Involvement in research can involve different amounts of your time – anything from simply giving us permission to use information already collected about you to attending hospital for additional tests or investigations.
You can be assured that any research you take part in here has been approved by the research and development department and has all of the necessary regulatory approvals. Before taking part in a research project you will be asked for your full informed consent before any research related activities are carried out*. You are always free to withdraw from a research project without your care being affected. You can find out about how patient information is used in research with the Health Research Authority.
There’s a really useful website with lots of videos from patients and staff explaining everything you need to know about research and taking part in research studies. Visit the Health talk website and select a topic from the left hand menu to find out more.
Have a look below at some of the areas where we are currently running research studies.

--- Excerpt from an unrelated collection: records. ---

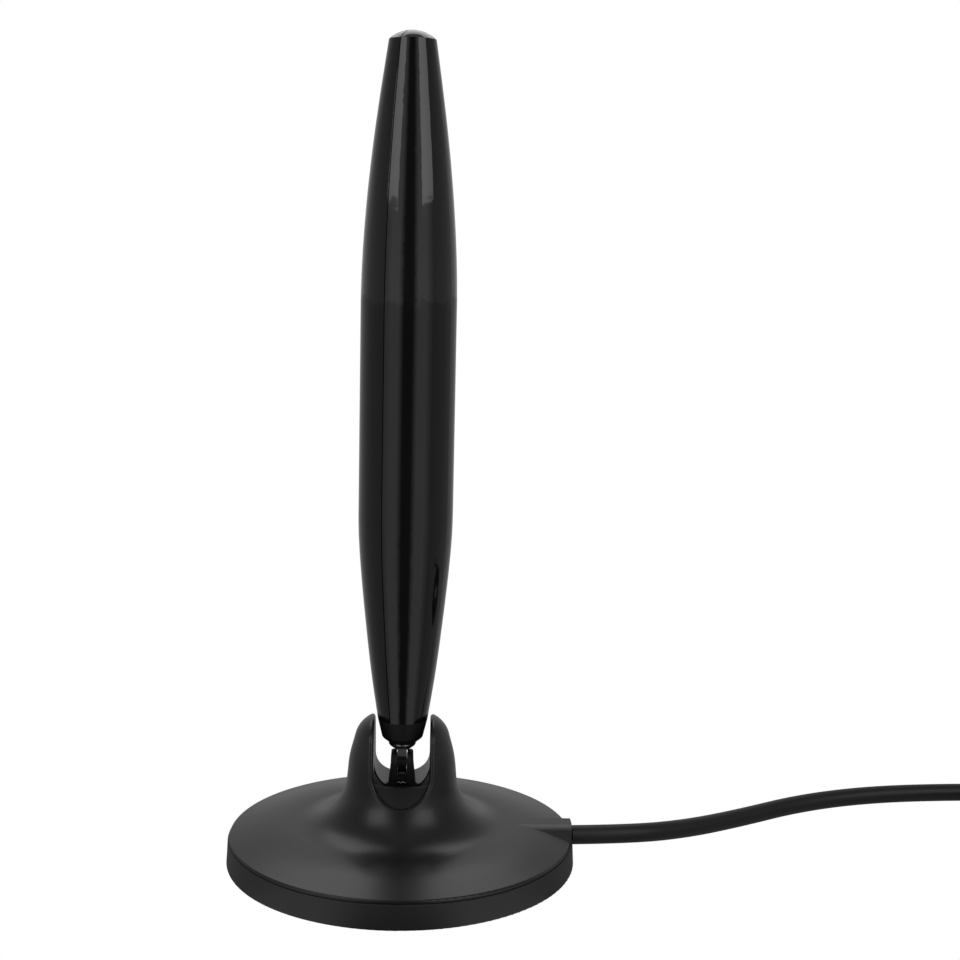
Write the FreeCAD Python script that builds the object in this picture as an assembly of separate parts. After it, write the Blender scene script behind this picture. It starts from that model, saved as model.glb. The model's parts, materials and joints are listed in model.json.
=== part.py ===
import FreeCAD, Part
import math
import os

# Indoor television aerial: one round spindle wand on a tilting, swivelling knuckle, in a bell-shaped
# saddle on a weighted round base, with a coaxial lead that ends in a screw-on connector.
# Millimetres. +Z is up, the origin is at the centre of the foot pad's underside, +X is the lead's
# side, and the wand tilts about an axis along X.

V = FreeCAD.Vector

# ---- base shell and foot pad
base_radius = 50.0
wall_draft = 0.4
foot_proud = 0.6
parting_z = 7.65
parting_gap = 0.15
shell_wall = 2.2
shell_floor = 2.0
pad_recess = 0.8
pad_margin = 4.0
fit_gap = 0.1

# ---- cover: corners of its outline, each with the rounding there
rim_inset = 0.8
rim_rise = 1.0
rim_round = 0.5
dome_inset = 13.0
dome_rise = 3.95
dome_round = 60.0
foot_radius = 16.9
foot_rise = 4.65
foot_round = 14.5
waist_radius = 15.1
waist_above_pivot = 2.1
waist_round = 30.0
horn_radius = 11.95
horn_above_pivot = 13.5
horn_round = 7.0
cover_wall = 2.0
skirt_depth = 2.0
skirt_wall = 1.6

# ---- trough through the saddle, in which the wand folds down
trough_clearance = 0.81
trough_below_pivot = 0.7
trough_wall = 1.8
trough_lip = 1.0
trough_edge_round = 0.8

# ---- lead boss on the cover's rim
boss_inner_x = 25.0
boss_cheek = 0.65
boss_roof = 0.9
boss_edge_round = 0.4
boss_flare = 4.1
boss_front_inset = 1.0
boss_front_round = 7.0
boss_end_inset = 0.7

# ---- ballast, pillars and their screws
ballast_play = 1.7
ballast_thick = 3.0
ballast_notch_half = 5.0
pillar_place_radius = 22.0
pillar_radius = 3.2
pillar_gap = 1.8
pillar_angles = (60.0, 180.0, 300.0)
screw_radius = 1.3
screw_head_radius = 2.6
screw_length = 7.0

# ---- hinge: fork, tongue between its cheeks, pin and washers
pivot_z = 29.7
post_depth_half = 3.5
post_foot_spread = 0.98
post_knee_spread = 0.13
post_knee_drop = 0.8
post_round = 1.3
fork_wall = 1.62
pin_radius = 1.0
pin_clearance = 0.05
tongue_half = 1.3
tongue_radius = 3.25
tongue_floor_gap = 0.3
neck_half = 3.0
washer_thick = 0.12
washer_rim = 1.6
washer_play = 0.08
flange_edge = 2.4
flange_half_y = 4.6
flange_thick = 2.4
post_screw_x = 11.6
post_screw_radius = 1.0
post_screw_length = 8.0
post_pillar_radius = 2.3
apron_above_floor = 0.25
apron_thick = 1.6
window_half = 1.6
window_drop = 1.0
window_height = 1.65
window_depth = 2.0
clip_wire = 0.45

# ---- knuckle's shoulder, stem and the swivel's stop
shoulder_clearance = 0.43
shoulder_height = 2.02
shoulder_rim = 1.7
stem_radius = 2.2
stem_height = 7.9
swivel_gap = 0.1
swivel_running = 0.05
collar_rim = 0.8
collar_thick = 1.4
lug_rim = 1.5
lug_running = 0.2
lug_half_angle = 7.0
rib_half_angle = 7.5
circlip_thick = 0.5
circlip_rim = 0.9
groove_depth = 0.5
swivel_rest = -29.0

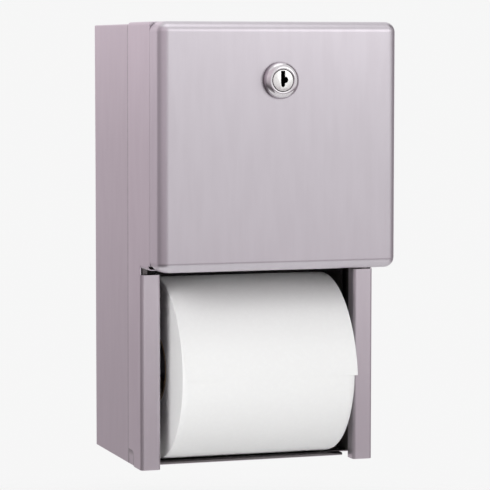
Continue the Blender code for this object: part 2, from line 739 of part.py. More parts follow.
def make_latch(name, side, pivot):
    # the plate's own X axis points back along +Y and its own Y axis up
    outline = latch_outline()
    hole = circle_points(rivet_shank + seat_gap, 20)
    mesh = plate_mesh(name, [outline, hole], latch_thickness)
    stand = Matrix(((0, 0, 1), (1, 0, 0), (0, 1, 0))).to_euler()
    place = (side * latch_mid, latch_place_y, latch_place_z)
    add_part(name, mesh, plated_steel, pivot, place, stand)


def make_rivet(name, side):
    inner = web_outer - sheet - seat_gap
    outer = latch_inner + latch_thickness + seat_gap
    top = outer + seat_gap
    profile = [(0, top), (rivet_head - seat_gap, top), (rivet_head - seat_gap, outer),
               (rivet_shank, outer), (rivet_shank, inner), (rivet_head, inner),
               (rivet_head - rivet_head_height * half, inner - rivet_head_height),
               (0, inner - rivet_head_height)]
    turn = (0, side * quarter_turn, 0)
    turned_part(name, profile, False, bright_steel, root, (0, latch_place_y, latch_place_z), turn, 20)


# Spindles: one moulding each, a ribbed barrel with coned ends, necks and round pins
barrel_inset = 7.0 * mm           # inside the roll's end
barrel_half = roll_width * half - barrel_inset
cone_length = 8.0 * mm
neck_radius = 8.0 * mm
collar_length = 6.0 * mm
collar_rise = 0.5 * mm
pin_chamfer = 0.6 * mm
shoulder_gap = 0.4 * mm
groove_count = 6
groove_width = 3.0 * mm
groove_depth = 2.0 * mm


def make_spindle(name, pivot, height):
    shoulder = web_outer - sheet - shoulder_gap
    body = spindle_radius - collar_rise
    right = [(0, pin_end), (pin_radius - pin_chamfer, pin_end), (pin_radius, pin_end - pin_chamfer),
             (pin_radius, shoulder), (neck_radius, shoulder), (neck_radius, barrel_half + cone_length),
             (spindle_radius, barrel_half), (spindle_radius, barrel_half - collar_length),
             (body, barrel_half - collar_length - collar_rise)]
    left = [(radius, -x) for radius, x in reversed(right)]
    place = (0, -spindle_depth, height)
    spindle = turned_part(name, right + left, False, abs_grey, pivot, place, along_x)
    for i in range(groove_count):
        angle = full_turn * i / groove_count
        groove = groove_mesh(name + "_groove")
        cut(spindle, add_cutter(name + "_groove", groove, pivot, place, (angle, 0, 0)))


def groove_mesh(name):
    # a flute along the barrel between its collars
    run = barrel_half - collar_length * 2
    low = (-run, -groove_width * half, spindle_radius - collar_rise - groove_depth)
    high = (run, groove_width * half, spindle_radius + overrun)
    return block_mesh(name, low, high)


# Rolls: a cardboard core and the wound paper, whose last sheet ends in a low step
last_sheet = 0.5 * mm
roll_sides = 96
lower_tail_angle = -math.radians(3)       # where the free end lies, from straight in front towards the top
reserve_tail_angle = math.radians(70)


def make_roll(prefix, pivot, height, tail_angle):
    place = (0, -spindle_depth, height)
    end = roll_width * half
    bore = core_bore * half
    tube = [(core_radius, end), (core_radius, -end), (bore, -end), (bore, end)]
    turned_part(prefix + "_core", tube, True, kraft_board, pivot, place, along_x, 40)
    rim = []
    for i in range(roll_sides + 1):
        share = i / roll_sides
        # the winding gains one sheet in a turn, up to the free end
        radius = roll_radius - last_sheet * share
        angle = tail_angle + full_turn * share
        rim.append((-radius * math.sin(angle), -radius * math.cos(angle)))
    mesh = plate_mesh(prefix + "_roll", [rim, circle_points(core_radius + seat_gap, 48)], roll_width)
    add_part(prefix + "_roll", mesh, white_paper, pivot, place, along_x)


def build():
    make_rear_box()
    make_front_frame()

    door_pivot = add_empty("door_pivot", hinge_place, root)
    make_door(door_pivot)
    make_hinge(door_pivot)
    plug_pivot = add_empty("plug_pivot", lock_place, door_pivot)
    make_lock(door_pivot, plug_pivot)

    for name, side in (("left", -1), ("right", 1)):
        make_guide(name + "_guide", side)
        make_rivet(name + "_latch_rivet", side)
        place = (side * latch_mid, latch_place_y, latch_place_z)
        make_latch(name + "_drop_latch", side, add_empty(name + "_latch_pivot", place, root))

    for prefix, height, tail_angle in (("lower", lower_spindle_height, lower_tail_angle),
                                       ("reserve", upper_spindle_height, reserve_tail_angle)):
        lift = add_empty(prefix + "_spindle_seat", (0, -spindle_depth, height), root)
        make_spindle(prefix + "_spindle", lift, height)
        axis = add_empty(prefix + "_roll_axis", (0, -spindle_depth, height - roll_drop), lift)
        make_roll(prefix, axis, height - roll_drop, tail_angle)


build()
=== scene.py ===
import json
import math

import bmesh
import bpy
from mathutils import Matrix, Vector


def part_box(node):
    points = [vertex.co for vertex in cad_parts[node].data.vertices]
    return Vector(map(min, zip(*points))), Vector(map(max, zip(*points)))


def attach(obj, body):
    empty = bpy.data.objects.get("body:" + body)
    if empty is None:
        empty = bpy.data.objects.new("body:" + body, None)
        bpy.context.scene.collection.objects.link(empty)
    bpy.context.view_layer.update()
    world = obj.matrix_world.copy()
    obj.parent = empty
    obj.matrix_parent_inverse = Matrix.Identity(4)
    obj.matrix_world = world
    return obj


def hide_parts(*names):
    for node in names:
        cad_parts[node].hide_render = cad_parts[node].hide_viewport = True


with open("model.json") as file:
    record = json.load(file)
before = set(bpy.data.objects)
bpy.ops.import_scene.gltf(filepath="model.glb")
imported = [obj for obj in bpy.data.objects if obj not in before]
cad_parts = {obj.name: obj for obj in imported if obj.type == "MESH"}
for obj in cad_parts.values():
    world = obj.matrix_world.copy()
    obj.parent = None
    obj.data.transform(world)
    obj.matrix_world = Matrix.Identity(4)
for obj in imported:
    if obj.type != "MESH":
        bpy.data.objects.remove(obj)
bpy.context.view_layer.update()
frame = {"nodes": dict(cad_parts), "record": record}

print("frame loaded:", len(frame["nodes"]), "CAD nodes")

mm = 0.001
fullTurn = 2 * math.pi
weldDistance = 0.01 * mm
behaviour = frame["record"]["behaviour"]
bodyOf = {node: body for body, nodes in behaviour["bodies"].items() for node in nodes}
slotOf = {part["node"]: part["material_slot"] for part in frame["record"]["subparts"]}
jointPlace = {joint["name"]: Vector(joint["pos_m"]) for joint in behaviour["joints"] if "pos_m" in joint}
lockPlace = jointPlace["lock_turn"]


# Node helpers, for shader trees and geometry trees alike

class Term:
    # an output in a node tree; reckoning with terms adds the nodes that do the same sum in the tree
    def __init__(self, socket):
        self.socket = socket
        self.tree = socket.id_data

    def __add__(self, other):
        return calc("ADD", self, other)

    def __sub__(self, other):
        return calc("SUBTRACT", self, other)

    def __rsub__(self, other):
        return calc("SUBTRACT", other, self)

    def __mul__(self, other):
        return calc("MULTIPLY", self, other)

    def __truediv__(self, other):
        return calc("DIVIDE", self, other)

    def __pow__(self, other):
        return calc("POWER", self, other)

    def __abs__(self):
        return calc("ABSOLUTE", self)

    def __gt__(self, other):
        return calc("GREATER_THAN", self, other)

    def __lt__(self, other):
        return calc("LESS_THAN", self, other)


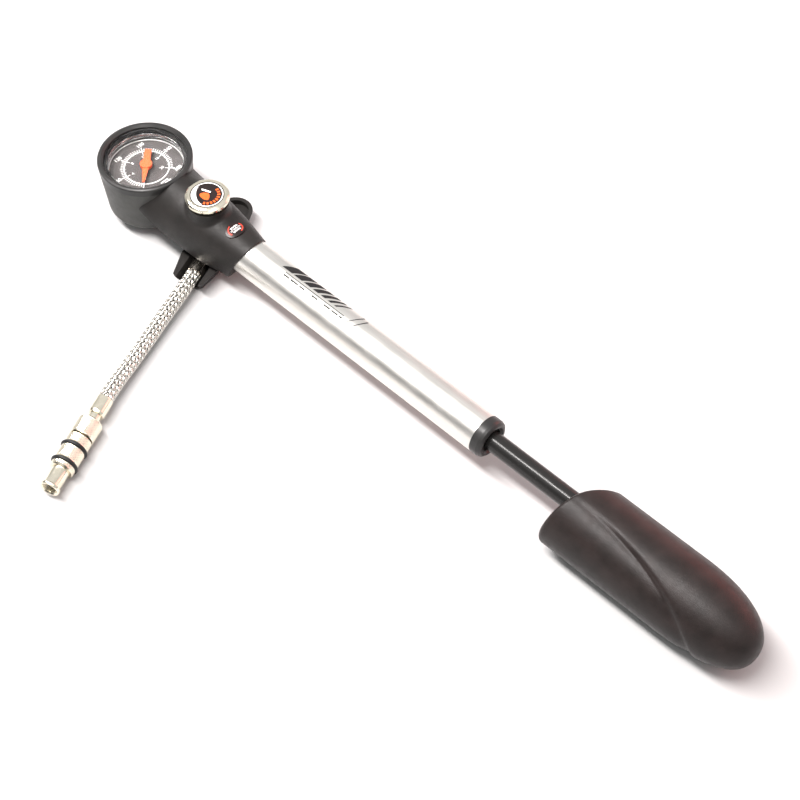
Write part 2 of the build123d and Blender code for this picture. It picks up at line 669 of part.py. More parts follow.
def chuck_stem():
    """Neck, collar and inner tube; the sleeve turns on its end."""
    return chuck_turned([
        (0, 0.02), (NECK_R, 0.02), (NECK_R, 4.4), (5.8, 4.4), (6.25, 5.0), (6.25, 14.0), (5.9, 14.5),
        (NECK_R, 14.5), (NECK_R, 33.0), (0, 33.0),
    ])


BAND_R = 6.1
GRIP_RING_R = 1.05
MOUTH = 45.8
THREAD_R = 3.55
THREAD_LENGTH = 5.0
RING_PLACES = (21.5, 30.9)


def chuck_sleeve():
    """Turning sleeve: knurled bands, two O-ring grooves and the threaded nose."""
    sleeve = chuck_turned([
        (NECK_R + CLEAR, 15.1), (BAND_R - 0.4, 15.1), (BAND_R, 15.6), (BAND_R, 34.0), (BAND_R - 0.5, 34.6),
        (4.4, 34.6), (4.4, 43.9), (5.0, 44.4), (5.0, MOUTH - 0.3), (4.7, MOUTH), (4.1, MOUTH),
        (THREAD_R, MOUTH - 0.6), (THREAD_R, MOUTH - 0.6 - THREAD_LENGTH), (3.9, MOUTH - 0.7 - THREAD_LENGTH),
        (3.9, 33.6), (NECK_R + CLEAR, 33.6),
    ])
    for place in RING_PLACES:
        sleeve -= ring(along(CHUCK_ZERO, CHUCK_DIR, place - 1.15), CHUCK_DIR, 8, BAND_R - 1.3, 2.3)
    return sleeve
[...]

|Specialist area||Research studies we’re involved in|
|Accident and emergency||Head injuries|
|Cancer||Breast cancer, colorectal cancer, lung cancer, prostate cancer, haematology, lymphoma, urology, timing of surgery|
|Cardiology||Cardiovascular events prevention trial, drug safety evaluation, angina|
|Diabetes||Foot infection, high risk type 1 cohorts, family history of the development of type 1 diabetes|
|Gastroenterology||Colorectal adenomas, inflammatory bowel disease, premalignant intestinal neoplasia, Barratt’s oesophagus, polyps/adenoma removal|
|Gynaecology||Treatments for fibroids, operative options for uterine prolapse and vault prolapse|
|Haematology (non-cancer)||Intracranial haemorrhage|
|Hepatology||Effects of genetics on responses to drugs, genetic studies in cirrhosis, chronic liver disease|
|Neonatology||Platelet transfusion, respiratory failure in premature babies, benefits of oxygen saturation, iodide supplementation, effective perinatal intensive care, assisted ventilation, increasing milk feeds|
|Obstetrics||Assisted reproduction, miscarriage, medication use in pregnancy, pre-eclampsia, tumours in pregnancy|
|Orthopaedics||Total or partial knee anthroplasty|
|Paediatrics||Asthma, epilepsy treatment, antibiotic therapy, genetics|
|Palliative care||Carers diary|
|Podiatry||Intervention for fall victims|
|Respiratory medicine||Chronic obstructive pulmonary disease, asthma, bronchiectasis|
|Rheumatology||Treatment for sclerosis|
|Stroke||Arm function after stroke, cognition and stroke, microbleeds in stroke, drug therapy and intracerebral haemorrhage, ischaemic stroke|
|Surgery||Haemorrhoid treatment, post-operative drugs following bowel surgery, access options for laparoscopic colorectal surgery|
|Urology||Peri-operative chemotherapy versus surveillance in upper tract urothelial cancer|
You can find more information about research for patients, carers and the public, on the National institute of Health Research website.
If you are considering getting involved in research you can find out more on the National institute of Health Research website.
*In some circumstances (research relating to emergency procedures) this may not be possible and a relative/carer/other health professional may give consent on your behalf but your full consent will be gained as soon you are able to do so.